START RAW DATA

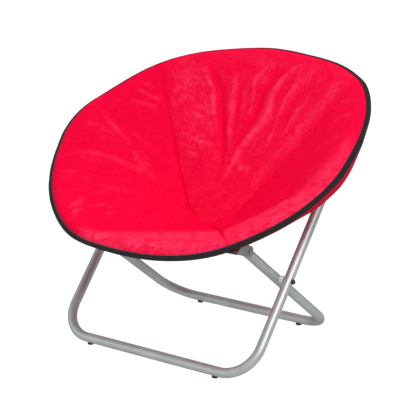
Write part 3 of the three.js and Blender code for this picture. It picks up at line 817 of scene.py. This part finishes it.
def distance_to_path(x, s, path):
    """Distance to a polyline over the flat seat, and how far along it the nearest point is."""
    best = np.full(x.shape, np.inf)
    along = np.zeros(x.shape)
    pieces = len(path) - 1
    for index, (start, end) in enumerate(zip(path, path[1:])):
        start, end = np.array(start), np.array(end)
        run = end - start
        share = np.clip(((x - start[0]) * run[0] + (s - start[1]) * run[1]) / (run @ run), 0, 1)
        gap = np.hypot(x - start[0] - share * run[0], s - start[1] - share * run[1])
        nearer = gap < best
        best = np.where(nearer, gap, best)
        along = np.where(nearer, (index + share) / pieces, along)
    return best, along


# Large folds: places as (degrees round, share out), then half width and height in metres
FOLDS = (
    (((122, 0.92), (115, 0.78), (112, 0.64), (104, 0.50)), 0.0060, 0.0045),
    (((118, 0.90), (110, 0.76), (107, 0.62), (99, 0.44), (95, 0.22)), 0.0085, -0.0080),
    (((104, 0.86), (101, 0.66), (94, 0.45)), 0.0080, 0.0040),
    (((99, 0.80), (96, 0.62), (92, 0.48)), 0.0050, -0.0030),
    (((72, 0.96), (77, 0.84), (78, 0.74), (74, 0.65), (82, 0.46), (86, 0.25)), 0.0065, 0.0080),
    (((79, 0.92), (85, 0.76), (84, 0.62), (90, 0.44)), 0.0085, -0.0070),
    (((61, 0.92), (64, 0.78), (62, 0.62)), 0.0100, -0.0035),
    (((66, 0.90), (69, 0.76), (66, 0.66)), 0.0050, 0.0030),
    (((56, 0.86), (58, 0.72), (56, 0.58)), 0.0050, 0.0025),
    (((88, 0.92), (92, 0.82), (90, 0.70)), 0.0045, 0.0026),
    (((84, 0.42), (74, 0.34), (60, 0.36)), 0.0055, 0.0030),
    (((152, 0.90), (147, 0.82), (142, 0.78)), 0.0045, 0.0030),
    (((157, 0.86), (150, 0.79), (145, 0.74)), 0.0045, 0.0026),
    (((150, 0.95), (145, 0.87)), 0.0040, 0.0022),
    (((172, 0.92), (171, 0.76), (169, 0.62)), 0.0055, 0.0018),
    (((170, 0.60), (173, 0.48), (171, 0.36)), 0.0065, 0.0024),
    (((196, 0.90), (189, 0.74), (183, 0.60), (172, 0.42)), 0.0065, 0.0019),
    (((205, 0.80), (192, 0.55)), 0.0060, -0.0026),
    (((231, 0.98), (228, 0.90), (221, 0.80)), 0.0045, 0.0030),
    (((238, 0.97), (233, 0.92), (229, 0.84)), 0.0045, 0.0028),
    (((136, 0.79), (132, 0.81), (126, 0.80)), 0.0042, 0.0030),
    (((134, 0.73), (128, 0.74), (124, 0.70)), 0.0040, 0.0026),
    (((127, 0.66), (121, 0.62), (115, 0.60)), 0.0045, 0.0030),
    (((129, 0.51), (116, 0.46), (104, 0.45)), 0.0050, 0.0032),
    (((37, 0.88), (34, 0.93), (32, 0.98)), 0.0040, 0.0020),
    (((29, 0.82), (26, 0.91), (23, 0.98)), 0.0040, 0.0020),
    (((15, 0.84), (13, 0.92), (10, 0.98)), 0.0040, 0.0018),
)

# Groups of small wrinkles: how many, degrees from and to, shares from and to,
# degrees and share that each one runs, half width and height in metres
WRINKLES = (
    (30, 108, 137, 0.38, 0.90, 9, 0.02, 0.0034, 0.0017),
    (10, 106, 137, 0.45, 0.90, 3, 0.10, 0.0036, 0.0016),
    (24, 60, 106, 0.42, 0.95, 3, 0.13, 0.0038, 0.0018),
    (10, 44, 62, 0.55, 0.92, -4, 0.08, 0.0036, 0.0014),
    (9, 142, 215, 0.45, 0.95, 6, 0.08, 0.0040, 0.0011),
    (14, 350, 398, 0.74, 0.96, -5, 0.12, 0.0036, 0.0011),
    (6, 250, 300, 0.50, 0.90, 8, 0.04, 0.0050, 0.0008),
    (20, 158, 232, 0.50, 0.94, 5, 0.13, 0.0034, 0.0013),
)
FOLD_TAPER = 0.6
WRINKLE_SEED = 7
WRINKLE_SIZES = (0.5, 1.3)
WRINKLE_BEND, WRINKLE_OFFSET = 0.3, 0.015


def wrinkle_paths():
    """The large folds, and small wrinkles scattered with a fixed seed."""
    paths = list(FOLDS)
    chance = random.Random(WRINKLE_SEED)
    for count, start, end, near, far, turn, run, width, height in WRINKLES:
        for _ in range(count):
            angle, share = chance.uniform(start, end), chance.uniform(near, far)
            bend = chance.uniform(-WRINKLE_BEND, WRINKLE_BEND) * run
            bend += chance.uniform(-WRINKLE_OFFSET, WRINKLE_OFFSET)
            size = chance.uniform(*WRINKLE_SIZES)
            places = (
                (angle - turn * size / 2, share - run * size / 2),
                (angle, share + bend),
                (angle + turn * size / 2, share + run * size / 2))
            paths.append((places, width, height * chance.uniform(*WRINKLE_SIZES)))
    return paths


def fold_heights(x, s):
    total = np.zeros(x.shape)
    for places, width, height in wrinkle_paths():
        path = [flat_place(math.radians(angle), share) for angle, share in places]
        gap, along = distance_to_path(x, s, path)
        ends = np.sin(np.pi * np.clip(along, 0.0, 1.0)) ** FOLD_TAPER
        total += height * np.exp(-((gap / width) ** 2)) * ends
    return total


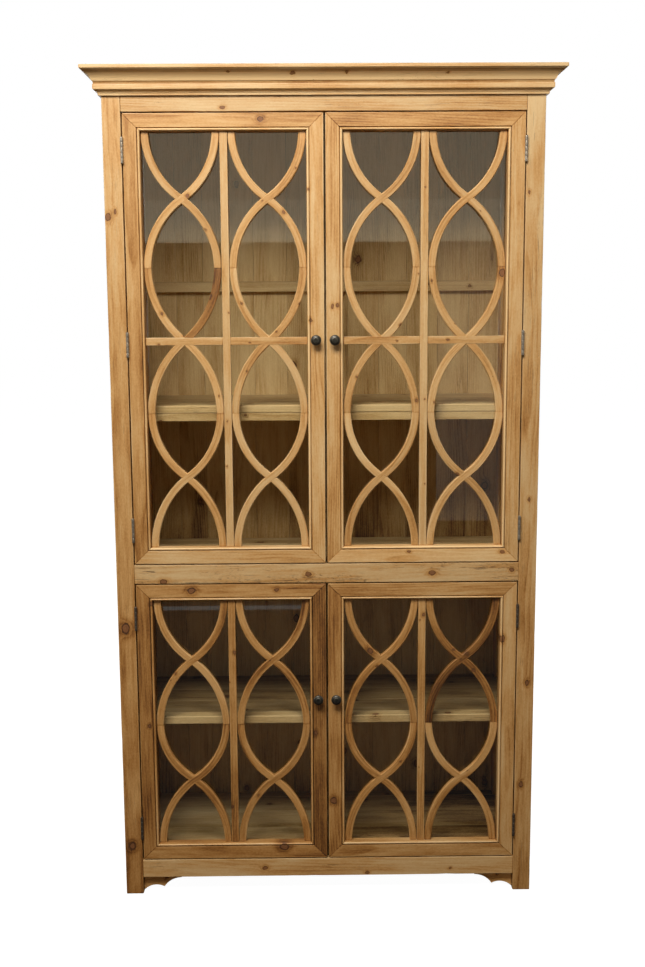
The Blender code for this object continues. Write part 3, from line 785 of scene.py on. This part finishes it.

END RAW DATA

Extract each line of the material exactly as it stands.

REPLY:
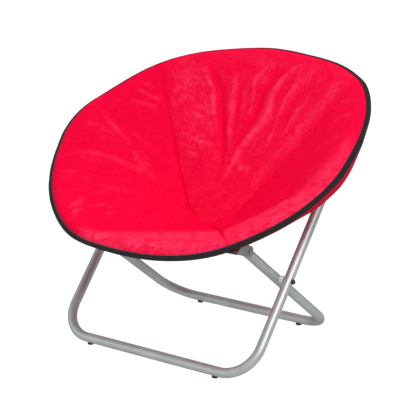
Write part 3 of the three.js and Blender code for this picture. It picks up at line 817 of scene.py. This part finishes it.
def distance_to_path(x, s, path):
    """Distance to a polyline over the flat seat, and how far along it the nearest point is."""
    best = np.full(x.shape, np.inf)
    along = np.zeros(x.shape)
    pieces = len(path) - 1
    for index, (start, end) in enumerate(zip(path, path[1:])):
        start, end = np.array(start), np.array(end)
        run = end - start
        share = np.clip(((x - start[0]) * run[0] + (s - start[1]) * run[1]) / (run @ run), 0, 1)
        gap = np.hypot(x - start[0] - share * run[0], s - start[1] - share * run[1])
        nearer = gap < best
        best = np.where(nearer, gap, best)
        along = np.where(nearer, (index + share) / pieces, along)
    return best, along


# Large folds: places as (degrees round, share out), then half width and height in metres
FOLDS = (
    (((122, 0.92), (115, 0.78), (112, 0.64), (104, 0.50)), 0.0060, 0.0045),
    (((118, 0.90), (110, 0.76), (107, 0.62), (99, 0.44), (95, 0.22)), 0.0085, -0.0080),
    (((104, 0.86), (101, 0.66), (94, 0.45)), 0.0080, 0.0040),
    (((99, 0.80), (96, 0.62), (92, 0.48)), 0.0050, -0.0030),
    (((72, 0.96), (77, 0.84), (78, 0.74), (74, 0.65), (82, 0.46), (86, 0.25)), 0.0065, 0.0080),
    (((79, 0.92), (85, 0.76), (84, 0.62), (90, 0.44)), 0.0085, -0.0070),
    (((61, 0.92), (64, 0.78), (62, 0.62)), 0.0100, -0.0035),
    (((66, 0.90), (69, 0.76), (66, 0.66)), 0.0050, 0.0030),
    (((56, 0.86), (58, 0.72), (56, 0.58)), 0.0050, 0.0025),
    (((88, 0.92), (92, 0.82), (90, 0.70)), 0.0045, 0.0026),
    (((84, 0.42), (74, 0.34), (60, 0.36)), 0.0055, 0.0030),
    (((152, 0.90), (147, 0.82), (142, 0.78)), 0.0045, 0.0030),
    (((157, 0.86), (150, 0.79), (145, 0.74)), 0.0045, 0.0026),
    (((150, 0.95), (145, 0.87)), 0.0040, 0.0022),
    (((172, 0.92), (171, 0.76), (169, 0.62)), 0.0055, 0.0018),
    (((170, 0.60), (173, 0.48), (171, 0.36)), 0.0065, 0.0024),
    (((196, 0.90), (189, 0.74), (183, 0.60), (172, 0.42)), 0.0065, 0.0019),
    (((205, 0.80), (192, 0.55)), 0.0060, -0.0026),
    (((231, 0.98), (228, 0.90), (221, 0.80)), 0.0045, 0.0030),
    (((238, 0.97), (233, 0.92), (229, 0.84)), 0.0045, 0.0028),
    (((136, 0.79), (132, 0.81), (126, 0.80)), 0.0042, 0.0030),
    (((134, 0.73), (128, 0.74), (124, 0.70)), 0.0040, 0.0026),
    (((127, 0.66), (121, 0.62), (115, 0.60)), 0.0045, 0.0030),
    (((129, 0.51), (116, 0.46), (104, 0.45)), 0.0050, 0.0032),
    (((37, 0.88), (34, 0.93), (32, 0.98)), 0.0040, 0.0020),
    (((29, 0.82), (26, 0.91), (23, 0.98)), 0.0040, 0.0020),
    (((15, 0.84), (13, 0.92), (10, 0.98)), 0.0040, 0.0018),
)

# Groups of small wrinkles: how many, degrees from and to, shares from and to,
# degrees and share that each one runs, half width and height in metres
WRINKLES = (
    (30, 108, 137, 0.38, 0.90, 9, 0.02, 0.0034, 0.0017),
    (10, 106, 137, 0.45, 0.90, 3, 0.10, 0.0036, 0.0016),
    (24, 60, 106, 0.42, 0.95, 3, 0.13, 0.0038, 0.0018),
    (10, 44, 62, 0.55, 0.92, -4, 0.08, 0.0036, 0.0014),
    (9, 142, 215, 0.45, 0.95, 6, 0.08, 0.0040, 0.0011),
    (14, 350, 398, 0.74, 0.96, -5, 0.12, 0.0036, 0.0011),
    (6, 250, 300, 0.50, 0.90, 8, 0.04, 0.0050, 0.0008),
    (20, 158, 232, 0.50, 0.94, 5, 0.13, 0.0034, 0.0013),
)
FOLD_TAPER = 0.6
WRINKLE_SEED = 7
WRINKLE_SIZES = (0.5, 1.3)
WRINKLE_BEND, WRINKLE_OFFSET = 0.3, 0.015


def wrinkle_paths():
    """The large folds, and small wrinkles scattered with a fixed seed."""
    paths = list(FOLDS)
    chance = random.Random(WRINKLE_SEED)
    for count, start, end, near, far, turn, run, width, height in WRINKLES:
        for _ in range(count):
            angle, share = chance.uniform(start, end), chance.uniform(near, far)
            bend = chance.uniform(-WRINKLE_BEND, WRINKLE_BEND) * run
            bend += chance.uniform(-WRINKLE_OFFSET, WRINKLE_OFFSET)
            size = chance.uniform(*WRINKLE_SIZES)
            places = (
                (angle - turn * size / 2, share - run * size / 2),
                (angle, share + bend),
                (angle + turn * size / 2, share + run * size / 2))
            paths.append((places, width, height * chance.uniform(*WRINKLE_SIZES)))
    return paths


def fold_heights(x, s):
    total = np.zeros(x.shape)
    for places, width, height in wrinkle_paths():
        path = [flat_place(math.radians(angle), share) for angle, share in places]
        gap, along = distance_to_path(x, s, path)
        ends = np.sin(np.pi * np.clip(along, 0.0, 1.0)) ** FOLD_TAPER
        total += height * np.exp(-((gap / width) ** 2)) * ends
    return total


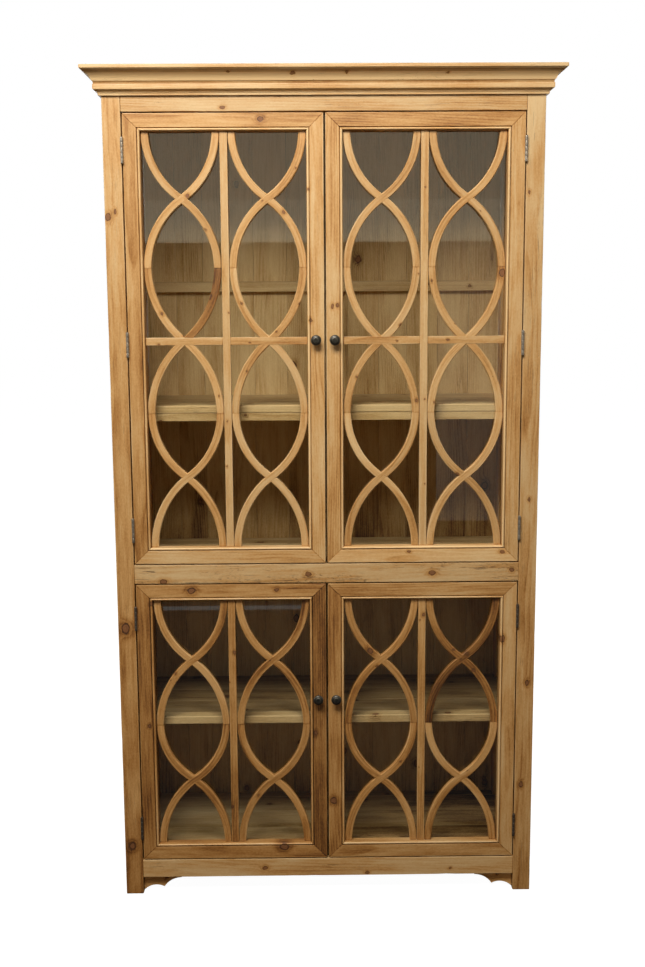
The Blender code for this object continues. Write part 3, from line 785 of scene.py on. This part finishes it.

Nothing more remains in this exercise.